Although in most cases you will want to modify the native attribute, which is resource manager dependent. Some examples are given below.

Note

It is recommended you commit the changes you made to submit.yml.erb to git:

# Stage and commit your changes
git commit submit.yml.erb -m 'updated batch job options'

Slurm

For Slurm, you can choose the features on a requested node with:

# ~/ondemand/dev/jupyter/submit.yml.erb
---
batch_connect:
  template: "basic"
script:
  native:
    - "-N"
    - "<%= bc_num_slots.blank? ? 1 : bc_num_slots.to_i %>"
    - "-C"
    - "c12"

where we define the sbatch parameters as an array under script and native.

Note

The native attribute is an array of command line arguments. So the above example is equivalent to appending to sbatch:

sbatch ... -N <bc_num_slots> -C c12

The bc_num_slots shown above located within the ERB syntax is the value returned from web form for “Number of nodes”. We check if it is blank and return a valid number (since it wouldn’t make sense to return 0).

Torque

For Torque, you can choose processors-per-node with:

# ~/ondemand/dev/jupyter/submit.yml.erb
---
batch_connect:
  template: "basic"
script:
  native:
    resources:
      nodes: "<%= bc_num_slots.blank? ? 1 : bc_num_slots.to_i %>:ppn=28"

Note

See http://www.rubydoc.info/gems/pbs/PBS%2FBatch:submit_script for more information on possible values for the native attribute.

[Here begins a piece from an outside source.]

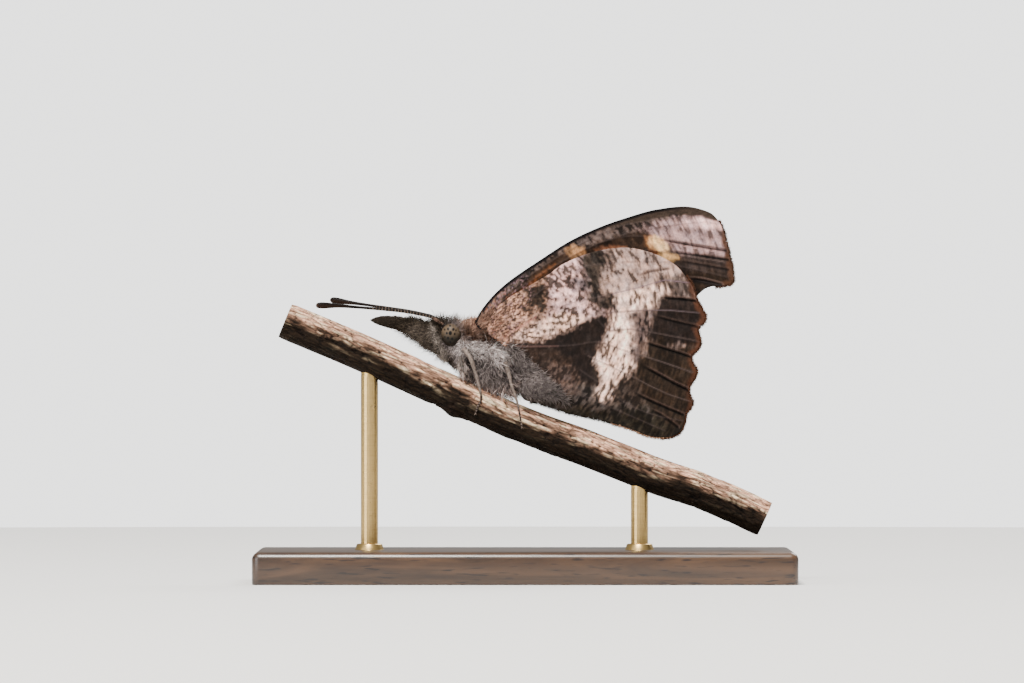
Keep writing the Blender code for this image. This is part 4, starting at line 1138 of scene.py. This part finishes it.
def makeEye(sideName, side, material):
    bm = bmesh.new()
    bmesh.ops.create_icosphere(bm, subdivisions=6, radius=1.0)
    x, z = eyes["centre"]
    for vert in bm.verts:
        vert.co = (x + vert.co.x * eyes["size"][0], side * eyes["inward"] + vert.co.y * eyes["size"][1],
                   z + vert.co.z * eyes["size"][2])
    mesh = meshFrom(bm, "eye")
    points = readPoints(mesh) / mm
    across, up = points[:, 0], points[:, 2]
    colours = coatOf(eyes["colour"], len(points))
    # painted shade: the lower part of each eye darker
    tint(colours, eyes["below"], ease(0.45, -0.6, up - z - 0.2 * np.hypot(across - x, up - z)))
    colours *= (1.0 + 0.18 * lumps(points, 0.07, 301) + 0.12 * lumps(points, 0.25, 302))[:, None]
    for column, row, radius in eyes["spots"]:
        spotX, spotZ = atPixels([(column, row)])[0]
        gap = np.hypot(across - spotX, (up - spotZ) * 0.8) * photo["scale"]
        tint(colours, eyes["dark"], ease(radius * 1.8, radius * 1.1, gap))
    setMarkings(mesh, colours)
    placePiece("eye." + sideName, mesh, "eye", ["eye_" + sideName], material)


eyeSurface = eyeMaterial()
for sideName, side in sides:
    makeEye(sideName, side, eyeSurface)

antennae = {
    "right": [(-7.6, 0.42, 23.88, 0.14), (-8.3, 0.5, 24.4, 0.15), (-8.9, 0.55, 24.68, 0.15),
              (-10.7, 0.95, 25.08, 0.145), (-12.5, 1.4, 25.36, 0.135), (-14.6, 1.95, 25.66, 0.13),
              (-16.2, 2.35, 25.88, 0.19), (-17.4, 2.65, 26.05, 0.3), (-17.9, 2.8, 26.12, 0.26),
              (-18.1, 2.83, 26.14, 0.08)],
    "left": [(-7.6, 0.42, 23.85, 0.14), (-8.3, 0.5, 24.32, 0.15), (-8.9, 0.55, 24.6, 0.15),
             (-10.7, 0.95, 24.97, 0.145), (-12.5, 1.45, 25.18, 0.135), (-15.3, 2.1, 25.42, 0.13),
             (-17.2, 2.6, 25.57, 0.19), (-18.6, 2.95, 25.6, 0.3), (-19.15, 3.1, 25.6, 0.24),
             (-19.3, 3.13, 25.6, 0.08)],
    "segment": 0.3, "pinch": 0.07, "colour": (30, 21, 16), "ring": (196, 186, 176),
    "foot": (178, 154, 138), "tip": (96, 66, 48), "club": (86, 56, 38),
}


def nearestOn(path, points):
    return np.array([np.argmin(((path - p) ** 2).sum(axis=1)) for p in points])


def makeAntenna(sideName, side, material):
    line = smoothLine(antennae[sideName], 0.05)
    path = line[:, :3] * (1.0, side, 1.0)
    run = runAlong(path)
    joint = np.abs(((run / antennae["segment"]) % 1.0) - 0.5) * 2.0
    radii = line[:, 3] * (1.0 - antennae["pinch"] * ease(0.7, 1.0, joint))
    mesh = meshFrom(makeTube(path, radii, len(path) - 1, 14), "antenna")
    points = readPoints(mesh) / mm
    nearest = nearestOn(path, points)
    share = run[nearest] / run[-1]
    colours = coatOf(antennae["colour"], len(points))
    below = ease(0.1, -0.1, points[:, 2] - path[nearest][:, 2])
    ring = ease(0.62, 0.9, joint[nearest]) * ease(0.66, 0.5, share) * (0.1 + 0.6 * below)
    tint(colours, antennae["ring"], ring)
    tint(colours, antennae["foot"], ease(0.1, 0.05, share))
    tint(colours, antennae["tip"], ease(0.985, 0.998, share))
    tint(colours, antennae["club"], 0.5 * ease(0.72, 0.85, share) * below)
    setMarkings(mesh, colours)
    placePiece("antenna." + sideName, mesh, "antenna", ["antenna_" + sideName], material)


antennaMaterial = scaledMaterial("antenna", 0.5, 0.5, 0.3)
for sideName, side in sides:
    makeAntenna(sideName, side, antennaMaterial)

# Legs: thigh, shin, jointed foot with spurs and claws
twigLine = [(-22.2, 24.2), (-16.2, 21.7), (-11.6, 19.65), (-6.9, 17.5), (-2.3, 15.4), (1.4, 13.9),
            (5.1, 12.6), (8.8, 11.15), (12.5, 9.7), (16.2, 8.5), (19.9, 6.9), (22.2, 5.85)]
twigRadius = 1.69
legs = {
    # colour, places of the joints along the leg, then points with radii
    "foreleg": ((150, 141, 135), (0.5,),
                [(-5.95, 20.85, 0.16), (-5.9, 20.2, 0.15), (-5.55, 19.3, 0.12), (-5.3, 18.85, 0.07)]),
    "midleg": ((174, 163, 156), (0.35, 0.7, 0.78, 0.86, 0.94),
               [(-5.7, 21.65, 0.2), (-5.05, 20.7, 0.2), (-4.6, 19.4, 0.17), (-4.2, 17.95, 0.13),
                (-4.05, 16.95, 0.11), (-4.35, 16.3, 0.09), (-4.55, 15.65, 0.07)]),
    "hindleg": ((174, 163, 156), (0.33, 0.66, 0.76, 0.85, 0.94),
                [(-1.85, 20.35, 0.2), (-1.45, 19.1, 0.18), (-1.2, 18.0, 0.14), (-0.75, 16.75, 0.12),
                 (-0.5, 15.6, 0.09), (-0.3, 14.4, 0.07)]),
}
legLook = {"reach": 1.28, "kneePinch": 0.28, "kneeWidth": 0.012, "foot": (74, 61, 55),
           "ring": (190, 180, 172), "ringCount": 26, "spine": 0.22, "claw": [0.035, 0.03, 0.02, 0.006]}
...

The bc_num_slots shown above located within the ERB syntax is the value returned from web form for “Number of nodes”. We check if it is blank and return a valid number (since it wouldn’t make sense to return 0).

PBS Professional

For most cases of PBS Professional you will want to modify how the bc_num_slots (number of CPUs on a single node) is submitted to the batch server.

This can be specified as such:

# ~/ondemand/dev/jupyter/submit.yml.erb
---
batch_connect:
  template: "basic"
script:
  native:
    - "-l"
    - "select=1:ncpus=<%= bc_num_slots.blank? ? 1 : bc_num_slots.to_i %>"

where we define the qsub parameters as an array under script and native.

If you would like to mimic how Torque handles bc_num_slots (number of nodes), then we will first need to change the form label of bc_num_slots that the user sees in the form. This can be done by adding to the form configuration file the highlighted lines:

# ~/ondemand/dev/jupyter/form.yml
---
cluster: "cluster1"
attributes:
  modules: "python"
  extra_jupyter_args: ""
  bc_num_slots:
    label: "Number of nodes"
form:
  - modules
  - extra_jupyter_args
  - bc_num_hours
  - bc_num_slots
  - bc_account
  - bc_queue
  - bc_email_on_started

Now when we click Launch Jupyter Notebook from the app details view, the form in the browser will have the new label “Number of nodes” instead of “Number of CPUs on a single node”.

Next we will need to handle how we submit the bc_num_slots since it means something different now. So we modify the job submission configuration file as such:

# ~/ondemand/dev/jupyter/submit.yml.erb
---
batch_connect:
  template: "basic"
script:
  native:
    - "-l"
    - "select=<%= bc_num_slots.blank? ? 1 : bc_num_slots.to_i %>:ncpus=28"

where we replace ncpus=28 with the correct number for your cluster. You can also append mem=...gb to the select=... statement if you’d like.

Note

The native attribute is an array of command line arguments. So the above example is equivalent to appending to qsub:

qsub ... -l select=<bc_num_slots>:ncpus=28

The bc_num_slots shown above located within the ERB syntax is the value returned from web form for “Number of nodes”. We check if it is blank and return a valid number (since it wouldn’t make sense to return 0).

Other Resource Manager

For most of our other adapters (aside from Torque) the native attribute is an array of command line arguments formatted similarly to the Slurm example above.